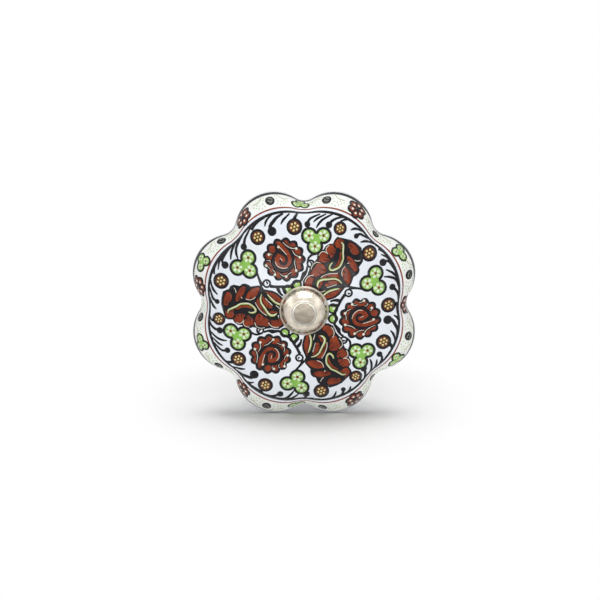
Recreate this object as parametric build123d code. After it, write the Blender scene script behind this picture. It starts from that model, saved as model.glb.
* * *
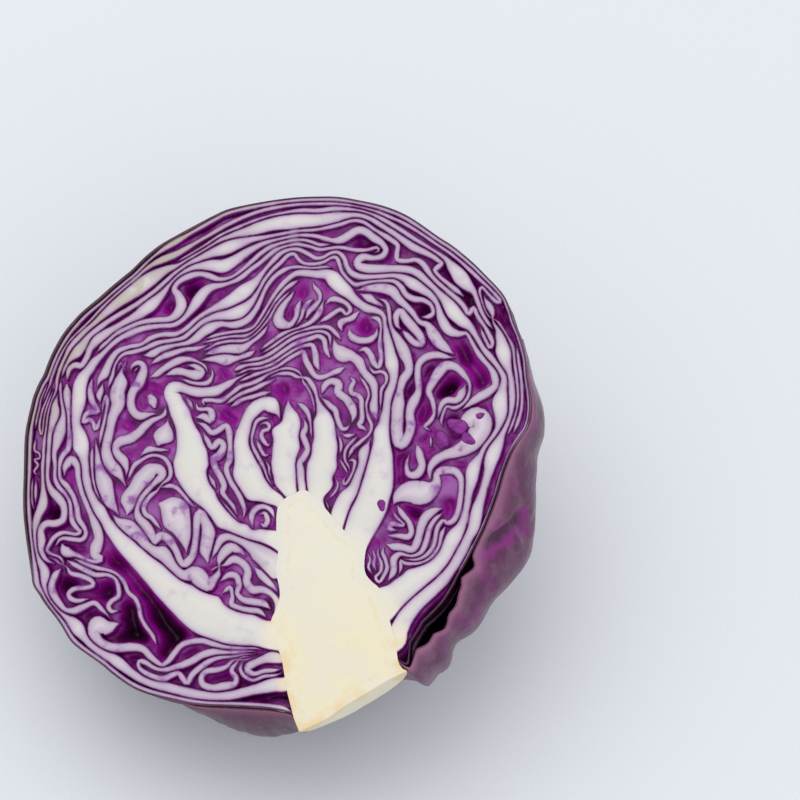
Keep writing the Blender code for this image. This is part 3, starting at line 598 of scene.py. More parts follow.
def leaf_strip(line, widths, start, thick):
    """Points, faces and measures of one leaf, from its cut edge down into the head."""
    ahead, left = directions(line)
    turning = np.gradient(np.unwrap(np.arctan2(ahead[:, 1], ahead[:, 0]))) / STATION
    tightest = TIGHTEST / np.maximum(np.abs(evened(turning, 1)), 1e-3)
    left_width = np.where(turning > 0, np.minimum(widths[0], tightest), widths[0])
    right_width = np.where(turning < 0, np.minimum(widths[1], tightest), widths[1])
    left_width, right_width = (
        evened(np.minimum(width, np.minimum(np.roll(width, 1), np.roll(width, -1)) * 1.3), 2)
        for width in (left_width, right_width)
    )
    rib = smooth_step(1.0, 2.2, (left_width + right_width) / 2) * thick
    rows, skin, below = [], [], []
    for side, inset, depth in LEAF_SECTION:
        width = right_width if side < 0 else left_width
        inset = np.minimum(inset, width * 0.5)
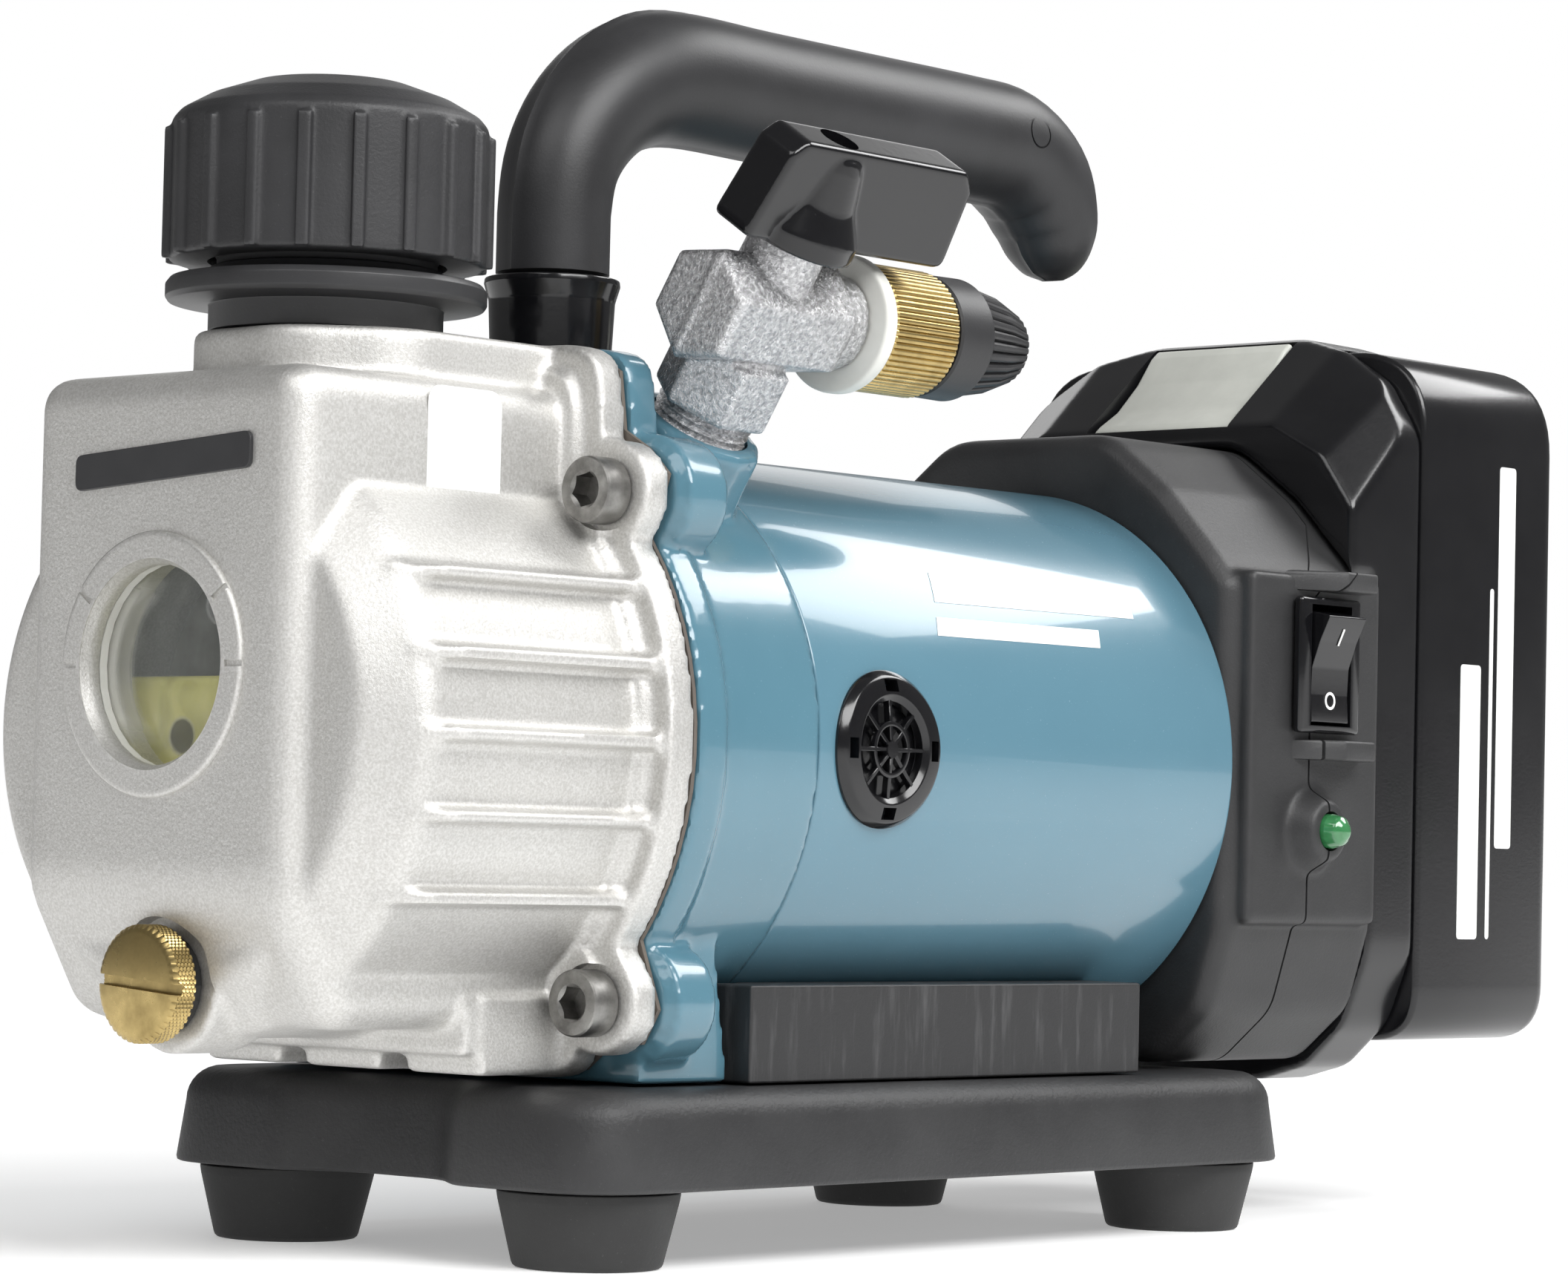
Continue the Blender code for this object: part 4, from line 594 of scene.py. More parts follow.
* * *
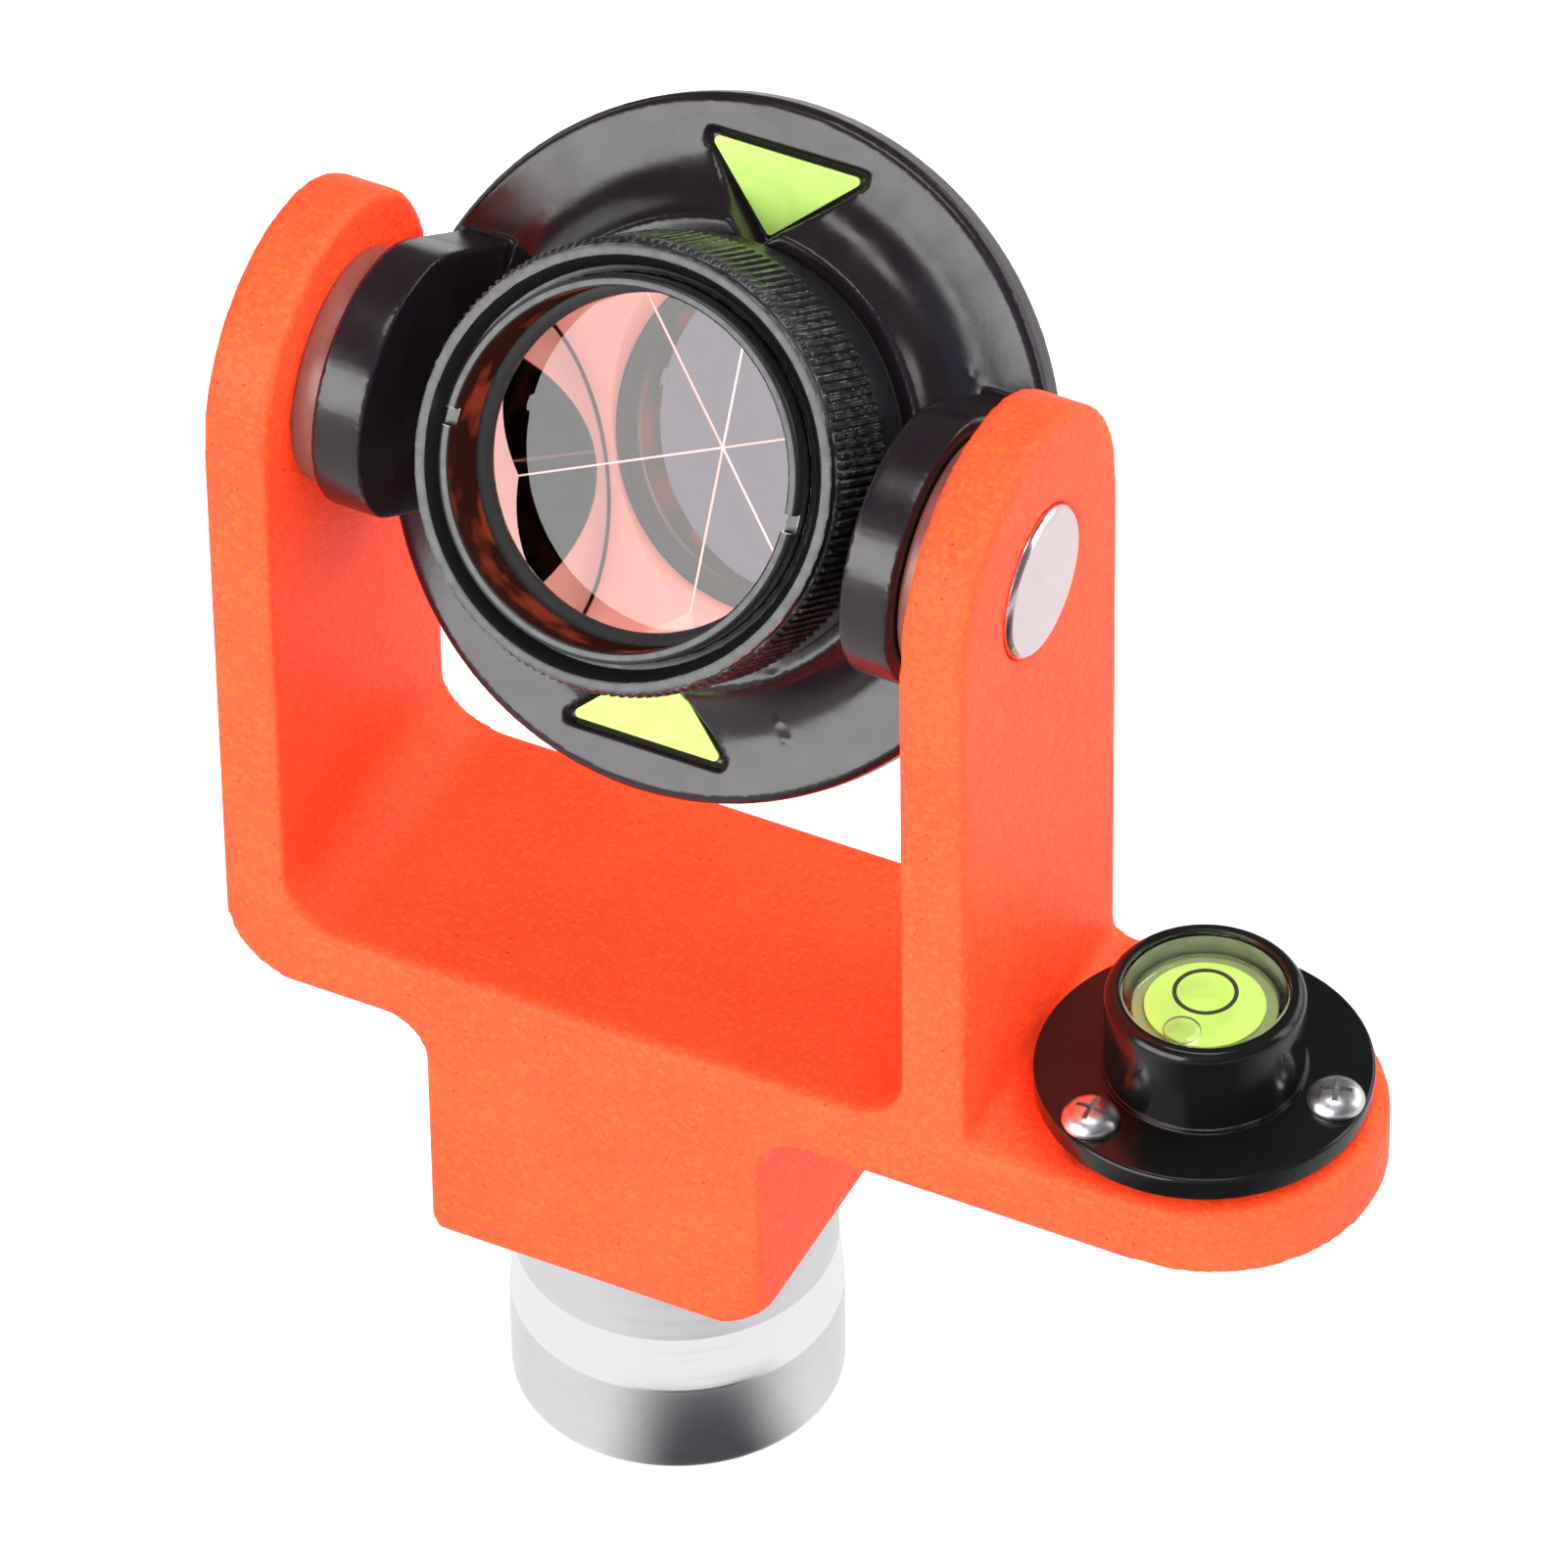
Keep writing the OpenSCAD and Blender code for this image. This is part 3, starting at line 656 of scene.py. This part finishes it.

EXERCISE :: From the listing, copy each line containing the word "parts".

RESPONSE TO THIS EXERCISE ::
Keep writing the Blender code for this image. This is part 3, starting at line 598 of scene.py. More parts follow.
Continue the Blender code for this object: part 4, from line 594 of scene.py. More parts follow.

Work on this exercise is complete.